To investigate age differences, we calculated a similar linear regression slope across ages (10, 14, and 18 months) for each infant and measure, which is hereafter, termed developmental change. The developmental change was calculated both for the first trial values and for adaptation rates.
The approach of testing regression slopes (adaptation rates and developmental change) instead of performing repeated measures analyses, makes it possible to include participants which had missing data for one of the time points. Testing the slope between groups is similar to testing the interaction effect between age and group in a repeated measures ANOVA, but does allow for missing data. An option would be to use Linear Mixed Models (LMMs), but because we use Bayesian statistics (see our motivation below) our approach provides a mathematically easier solution than using Bayesian LMMs. It is not possible to test for “main effects” of group when comparing slopes, but testing the average values across ages provides equivalent results. Together, the first trial values (similar to an intercept), the slope (adaptation rate and developmental change), and the average across ages, give thorough information about the collected data. For completeness, we also show data from specific ages.
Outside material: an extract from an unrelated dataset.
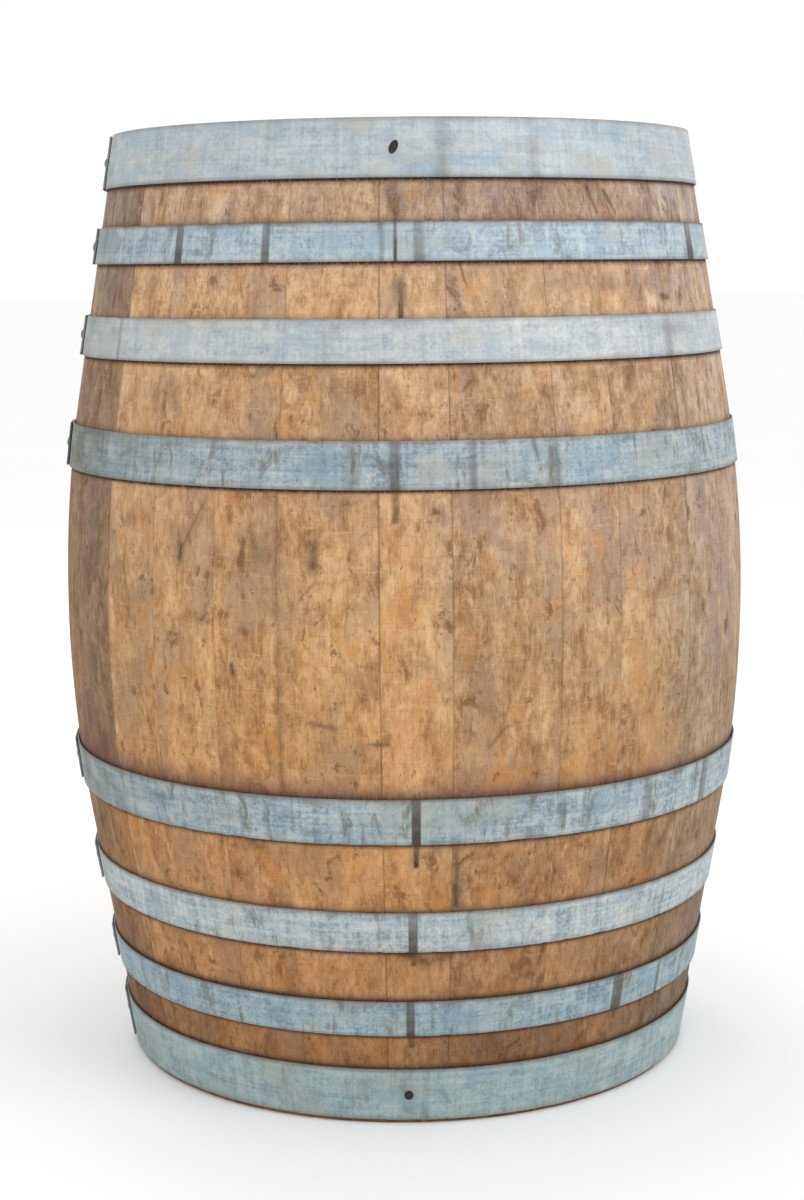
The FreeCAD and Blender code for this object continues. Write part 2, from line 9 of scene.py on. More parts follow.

In the results section we present all statistical tests using the subsections (1) first trial gaze shift latency, (2) adaptation rate of gaze shift latency, (3) first trial pupil response, and (4) adaptation rate of pupil response.
Statistical analysis
The data was analyzed using Bayesian t-tests and ANOVAs implemented in JASP (JASP Team 2019, Version 0.9.0.1). The support for our hypotheses is described by the Bayes factor (BF). The BF10 describes the ratio between the evidence for the hypothesis H1 relative to another hypothesis H0, where the latter typically is the null hypothesis. For example, when using a Bayesian t-test, BF10 = 5 denotes that the data are five times more likely under the hypothesis H1 (i.e. that there is an effect) than under H0 (i.e. no effect). Conversely, the BF01 describes the likelihood of the data under H0. The strength of evidence is interpreted as follows: BF10 < 1, no evidence; BF10 = 1–3, anecdotal evidence for H1; BF10 = 3–10, moderate evidence for H1; BF10 = 10–30, strong evidence for H1; BF10 = 30–100, very strong evidence for H1; and BF10 > 100, extreme evidence for H1. The equivalent applies when reporting BF01 for H0.
We chose to use Bayesian statistics instead of traditional frequentist t-tests and ANOVAs because Bayesian statistics can give the strength of evidence for the null hypothesis, which frequentist tests do not provide. In addition, using Bayesian statistic, we are provided with richer information on the difference of means and standard deviations, the influence of outliers, and power of the test.